V VestedGrant

Schedule D

Also: Schedule D, capital gains schedule

The IRS form that summarizes total short-term and long-term capital gains and losses from Form 8949, applies the loss netting rules, and produces the net capital gain flowing into Form 1040.

Schedule D summarizes capital gains and losses. Part I holds short-term transactions totaled from Form 8949, Part II holds long-term transactions, and Part III nets the two. Short-term losses first offset short-term gains, long-term losses first offset long-term gains, then any remaining losses offset the other category. Net capital losses up to $3,000 reduce ordinary income each year, and the rest carries forward indefinitely.

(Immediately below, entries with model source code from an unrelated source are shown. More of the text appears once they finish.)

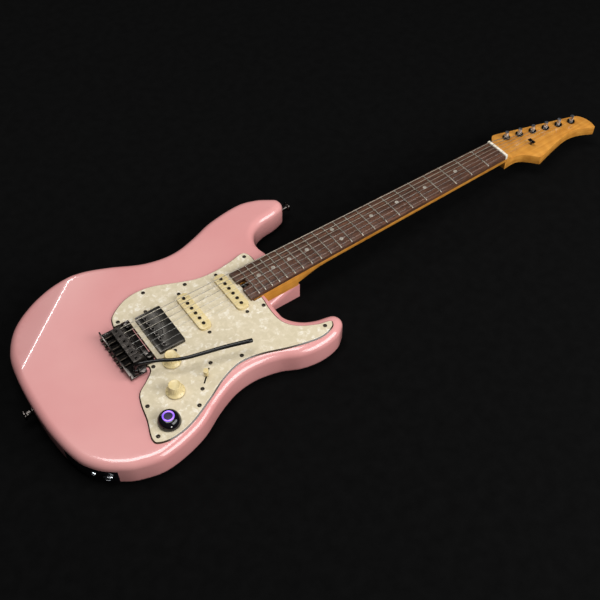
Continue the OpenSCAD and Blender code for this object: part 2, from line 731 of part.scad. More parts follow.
module bridge_plate() {
    color("#2f2d2c") placed() difference() {
        union() {
            linear_extrude_between(plate_z, plate_z + plate_t) polygon([
                [wall_x, -49], [-6, -49], [-3, -40], [plate_front - 3, -40],
                [plate_front, -37], [plate_front, 34], [plate_front - 3, 37], [wall_x, 37]]);
            translate([wall_x - 1.8, -49, plate_z]) cube([1.81, 86, 10]);
        }
        for (s = [-1, 1]) translate([post_x, s * post_span / 2, 30]) {
            cylinder(h = 40, r = 2.6);
            translate([0, -2.6, 0]) cube([10, 5.2, 40]);
        }
        for (i = [0:5]) {
            translate([block_x, string_y(i, saddle_pitch), 30]) cylinder(h = 40, r = 2);
            translate([wall_x - 5, string_y(i, saddle_pitch), plate_z + 4.2]) rotate([0, 90, 0])
                cylinder(h = 10, r = 1.6);
        }
        translate([arm_at.x, arm_at.y, 30]) cylinder(h = 40, r = 3.1);
    }
}

module sustain_block() {
    color("#3b3a3a") placed() difference() {
        translate([block_x - block_w / 2, -block_l / 2, block_foot])
            cube([block_w, block_l, plate_z - block_foot]);
        for (i = [0:5]) translate([block_x, string_y(i, saddle_pitch), 0]) {
            cylinder(h = 60, r = 1.6);
            cylinder(h = 26, r = 2.6);
        }
    }
}

module saddles() {
    color("#3d3a38") placed() for (i = [0:5]) {
        top = saddle_top(i) - string_d[i] / 2 - 0.05;
        y = string_y(i, saddle_pitch);
        difference() {
            translate([0, y + 5.1, 0]) rotate([90, 0, 0]) linear_extrude(10.2) polygon([
                [-15, plate_z + plate_t + 0.8], [3, plate_z + plate_t + 0.8],
                [3, top - 1.2], [0, top], [-4, top - 0.4], [-11, plate_z + plate_t + 6.2],
                [-15, plate_z + plate_t + 6.2]]);
            translate([block_x, y, 40]) cylinder(h = 30, r = 1.6);
            translate([-16, y, plate_z + 4.2]) rotate([0, 90, 0]) cylinder(h = 4, r = 1.35);
            for (s = [-1, 1]) translate([-1.5, y + s * 3.6, 40]) cylinder(h = 30, r = 1.2, $fn = 16);
        }
    }
}

// Two height screws and one intonation screw for each saddle
module saddle_screws() {
    color("#24211f") placed() for (i = [0:5]) {
        y = string_y(i, saddle_pitch);
        for (s = [-1, 1])
            translate([-1.5, y + s * 3.6, plate_z + plate_t]) cylinder(h = 7, r = 1.15, $fn = 16);
        translate([wall_x - 4.8, y, plate_z + 4.2]) rotate([0, 90, 0]) {
            cylinder(h = 2.9, r = 2.6);
            cylinder(h = 18.6, r = 1.25, $fn = 16);
        }
    }
}

module pivot_posts() {
    color("#4a4743") placed() for (s = [-1, 1]) translate([post_x, s * post_span / 2, 0]) {
        translate([0, 0, body_t - 21]) cylinder(h = 21, r = 4.95);
        translate([0, 0, body_t - 0.5]) cylinder(h = 2.2, r = 4.4);
        translate([0, 0, body_t]) cylinder(h = 7, r = 2.1);
        translate([0, 0, 50.9]) cylinder(h = 2, r = 4.6);
    }
}

module arm_collar() {
    color("#57534f") placed() translate([arm_at.x, arm_at.y, 0]) difference() {
        union() {
            translate([0, 0, 46.4]) cylinder(h = 5, r = 3);
            translate([0, 0, plate_z + plate_t]) cylinder(h = 4.5, r = 4.2);
        }
        translate([0, 0, 30]) cylinder(h = 40, r = arm_r + 0.05);
    }
}

// Arm: threaded foot in the collar, thinner rod up to a bend and out over the controls
module tremolo_arm() {
    rod_r = 1.9;
    tip_r = 2.7;
    bend_r = 8;
    over = curve([[-4, -50.3], [11, -57.7], [25, -66.6], [40, -73.6], [56, -78.4],
        [88, -87.3], [123, -99]], 3);
    last = len(over) - 1;
    route = concat(
        [[arm_at.x, arm_at.y, 50]],
        [for (a = [0:15:75])
            let (out = bend_r * (1 - cos(a)))
            [arm_at.x + 0.93 * out, arm_at.y - 0.37 * out, arm_z - bend_r + bend_r * sin(a)]],
        [for (p = over) [p.x, p.y, arm_z]]);
    color("#141416") placed() {
        translate([arm_at.x, arm_at.y, 46.6]) cylinder(h = 6.4, r = arm_r);
        tube(route, [for (k = [-7:last]) rod_r + (tip_r - rod_r) * max(0, k) / last], 16);
    }
}

module tremolo_springs() {
    color("#b9bcbf") placed() for (y = spring_y)
        translate([block_x + block_w / 2 + 0.5, y, spring_z]) rotate([0, 90, 0]) difference() {
            cylinder(h = claw_x - block_x - block_w / 2 - 1, r = 3.9);
            translate([0, 0, -1]) cylinder(h = 200, r = 3.1);
        }
}

module spring_claw() {
    color("#a7aaad") placed() difference() {
        translate([claw_x, -30, 5]) cube([2, 60, 11]);
        for (s = [-1, 1])
            translate([claw_x - 1, s * 24, spring_z]) rotate([0, 90, 0]) cylinder(h = 4, r = 2.2);
    }
}

module claw_screws() {
    color("#b9bcbf") placed() for (s = [-1, 1]) translate([claw_x - 2.5, s * 24, spring_z])
        rotate([0, 90, 0]) {
            cylinder(h = 2.4, r = 4);
            cylinder(h = 19, r = 2.1);
        }
}

module back_plate() {
    color("#1c1c1f") placed() difference() {
        translate([36, 0, 0]) slab(166, 90, 2, 6);
        for (p = back_screw_sites()) translate([p.x, p.y, -1]) {
            cylinder(h = 5, r = 1.5, $fn = 16);
            cylinder(h = 2.2, r = 2.6, $fn = 24);
        }
        for (i = [0:5])
            translate([block_x, string_y(i, saddle_pitch), -1]) cylinder(h = 4, r = 4);
    }
}

// Turned to the row of tuners, at post i
module at_tuner(i) {
    translate([post_at(i).x, post_at(i).y, 0]) rotate([0, 0, -tuner_lean]) children();
}

worm_z = 20;
head_back_z = head_face_z - head_t;

module tuner_housings() {
    color("#303236") placed() for (i = [0:5]) at_tuner(i) difference() {
        translate([0, 2, 13.4]) slab(15, 20, head_back_z - 13.4, 3);
        translate([0, 0, 14.5]) cylinder(h = 30, r = 3.15);
        translate([0, 0, 14.9]) cylinder(h = 9.2, r = 5.2);
        translate([5.4, -4.8, worm_z]) rotate([-90, 0, 0]) cylinder(h = 40, r = 1.75);
        translate([5.4, -4.4, worm_z]) rotate([-90, 0, 0]) cylinder(h = 8.8, r = 2.5);
    }
}

module tuner_bushings() {
    color("#2c2d30") placed() for (i = [0:5]) at_tuner(i) difference() {
        union() {
            translate([0, 0, head_face_z - 7]) cylinder(h = 7.1, r = 4.95);
            translate([0, 0, head_face_z + 0.02]) cylinder(h = 2.2, r = 6.2);
        }
        translate([0, 0, 0]) cylinder(h = 60, r = 3.1);
    }
}

// String post with its gear; the post stands 12 mm out of the headstock's face
module string_post(i) {
    color("#c8cacc") placed() at_tuner(i - 1) difference() {
        union() {
            translate([0, 0, 15]) cylinder(h = head_face_z + 12 - 15, r = 3.05);
            translate([0, 0, 18.2]) cylinder(h = 3.6, r = 2.85);
            translate([0, 0, 15]) cylinder(h = 2, r = 5);
        }
        translate([-5, 0, head_face_z + 7]) rotate([0, 90, 0]) cylinder(h = 10, r = 0.8, $fn = 16);
    }
}

// Key: the worm's shaft with the button on its outer end
module tuner_key(i) {
    color("#3a3c40") placed() at_tuner(i - 1) translate([5.4, 0, worm_z]) {
        rotate([-90, 0, 0]) {
            translate([0, 0, -4.2]) cylinder(h = 8.4, r = 2.3);
            cylinder(h = 24, r = 1.7);
            translate([0, 0, 15.5]) cylinder(h = 3, r1 = 3.5, r2 = 2.6);
        }
        translate([0, 26.5, -4]) linear_extrude(8)
            polygon([for (a = [0:15:345]) [9 * cos(a), 7 * sin(a)]]);
    }
}

tree_at = [712.5, -13.5];

module string_tree() {
    color("#c8cacc") placed() translate([tree_at.x, tree_at.y, head_face_z]) {
        cylinder(h = 6.5, r = 1.8, $fn = 24);
        translate([0, 0, -7.5]) cylinder(h = 8, r = 1.1, $fn = 16);
        translate([-3, -6, 6.4]) cube([6, 12, 1]);
    }
}

// Strings from saddle to nut, and down to the side of each post
module strings() {
    color("#d5d7d8") placed() for (i = [0:5]) {
        r = string_d[i] / 2;
        post = post_at(i);
        tube([[1, string_y(i, saddle_pitch), saddle_top(i)],
            [scale_len, string_y(i, nut_pitch), nut_string_z(i)],
            [scale_len + 4, string_y(i, nut_pitch), nut_string_z(i)],
            [post.x, post.y - 3.4 - r, head_face_z + 5]], [r, r, r, r], 8);
    }
}

body();
neck();
fretboard();
frets();
position_dots();
nut();
truss_rod();
neck_plate();
neck_bolts();
pickguard();
cover_screws();
single_coil_covers();
pickup_bobbins();
single_coil_poles();
humbucker_cover();
humbucker_poles();
machine_screws();
potentiometers();
volume_knob();
tone_knob();
dome_knob();
light_ring();
dome_button();
dome_encoder();
selector_frame();
selector_lever();
selector_tip();
control_board();
battery_pack();
socket_panel();
output_jack();
phones_socket();
strap_buttons();
bridge_plate();
sustain_block();
saddles();
saddle_screws();
pivot_posts();
arm_collar();
tremolo_arm();
tremolo_springs();
spring_claw();
claw_screws();
back_plate();
tuner_housings();
tuner_bushings();
string_tree();
strings();
string_post(1);  // string_post_1
string_post(2);  // string_post_2
string_post(3);  // string_post_3
string_post(4);  // string_post_4
string_post(5);  // string_post_5
string_post(6);  // string_post_6
tuner_key(1);  // tuner_key_1
tuner_key(2);  // tuner_key_2
tuner_key(3);  // tuner_key_3
tuner_key(4);  // tuner_key_4
tuner_key(5);  // tuner_key_5
tuner_key(6);  // tuner_key_6
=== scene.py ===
import json
import math

import bmesh
import bpy
import numpy as np
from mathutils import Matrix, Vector
from mathutils.geometry import delaunay_2d_cdt

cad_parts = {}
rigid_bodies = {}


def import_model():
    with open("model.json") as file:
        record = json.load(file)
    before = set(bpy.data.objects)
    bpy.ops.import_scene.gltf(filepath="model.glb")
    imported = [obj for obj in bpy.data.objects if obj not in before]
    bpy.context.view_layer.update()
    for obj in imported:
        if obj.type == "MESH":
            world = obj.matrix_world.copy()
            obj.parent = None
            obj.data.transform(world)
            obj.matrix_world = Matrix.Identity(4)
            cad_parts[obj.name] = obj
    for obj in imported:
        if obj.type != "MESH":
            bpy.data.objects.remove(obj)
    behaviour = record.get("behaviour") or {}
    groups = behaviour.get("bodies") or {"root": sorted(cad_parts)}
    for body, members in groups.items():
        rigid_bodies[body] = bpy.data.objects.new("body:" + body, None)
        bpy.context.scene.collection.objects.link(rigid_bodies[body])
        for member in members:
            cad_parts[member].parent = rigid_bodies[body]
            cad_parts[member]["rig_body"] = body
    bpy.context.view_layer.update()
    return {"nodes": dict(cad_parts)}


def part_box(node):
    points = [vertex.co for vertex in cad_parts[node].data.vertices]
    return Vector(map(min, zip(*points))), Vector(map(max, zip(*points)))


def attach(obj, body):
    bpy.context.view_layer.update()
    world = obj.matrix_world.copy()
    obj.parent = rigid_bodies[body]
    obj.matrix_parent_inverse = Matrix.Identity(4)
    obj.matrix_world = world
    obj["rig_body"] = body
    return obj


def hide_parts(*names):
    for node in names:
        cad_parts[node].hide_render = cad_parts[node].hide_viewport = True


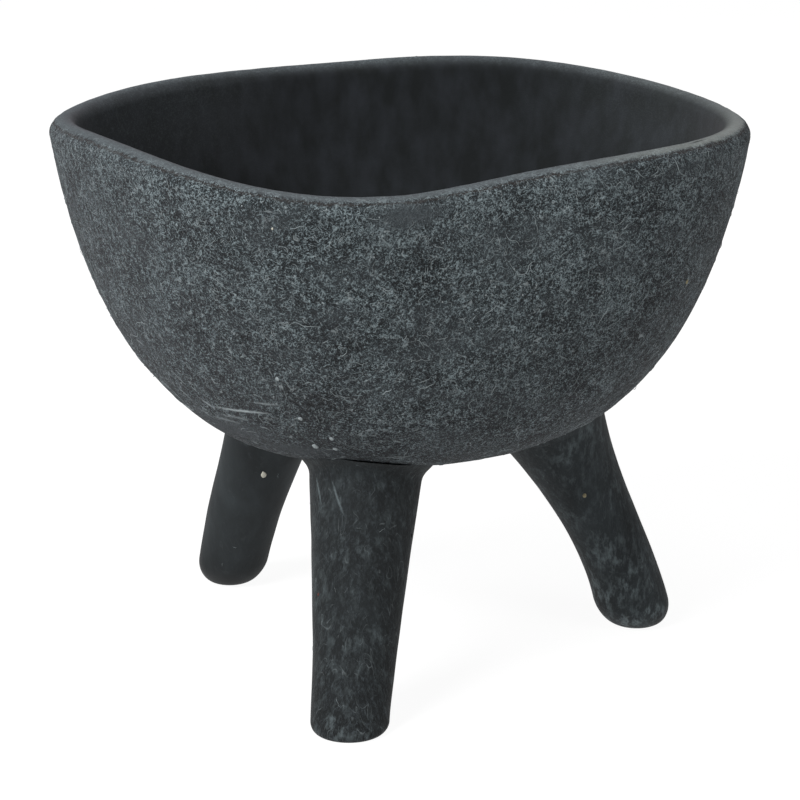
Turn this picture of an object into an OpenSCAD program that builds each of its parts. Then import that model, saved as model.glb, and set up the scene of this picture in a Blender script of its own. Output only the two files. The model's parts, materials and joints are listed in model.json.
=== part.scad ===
// Three-legged bowl formed by hand from fibre pulp.
// Millimetres, +Z up. The feet stand on z = 0 and the rim is centred over the origin.

/* [Bowl] */
// Outside radius where the wall runs into the rim, before it is pushed out of round
rim_radius = 99; // [85:1:120]
// Height of the middle of the rounded rim
rim_height = 161.4; // [150:0.1:185]
// Height of the lowest point of the bowl's underside
bowl_bottom = 67.9; // [60:0.1:72]
// Thickness of the wall and the rim
wall = 9; // [5:0.5:12]
// How fast the wall turns outwards near the rim
upper_curve = 2.5; // [2:0.1:3]
// How blunt the underside is
lower_curve = 3.5; // [2.5:0.1:4]
// Share of the full oval that the bowl's depth takes up
depth_share = 0.65; // [0.5:0.01:0.8]

/* [Rim out of round] */
// How far the rim is drawn out into an oval
oval = 6.8; // [0:0.1:10]
// Direction of its long side
oval_turn = 20; // [-180:1:180]
// How far the rim is pushed into three soft corners
three_corners = 2.2; // [0:0.1:5]
// Direction of one of the three
three_corners_turn = 0; // [-180:1:180]
// How far the rim is pushed into four soft corners
four_corners = 1.8; // [0:0.1:5]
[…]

Example: an employee has $120,000 of long-term gains from ISO qualifying dispositions, $45,000 of short-term gains from a same-year RSU sale, and $18,000 of short-term losses from tax-loss harvesting. Schedule D nets the short-term gains and losses to $27,000, adds $120,000 of long-term gain, and produces $147,000 of net capital gain. The long-term portion is taxed at 15% or 20%; the short-term at ordinary rates.

Common mistake: ignoring prior-year loss carryforwards. A filer with $50,000 of unused 2023 losses can apply them in full against 2025 gains. Check the prior-year Schedule D line 15 or 16 for the carryforward.

Schedule D matters at every year with stock sales, at tax-loss harvesting planning, and when sizing large sales that affect NIIT and AMT.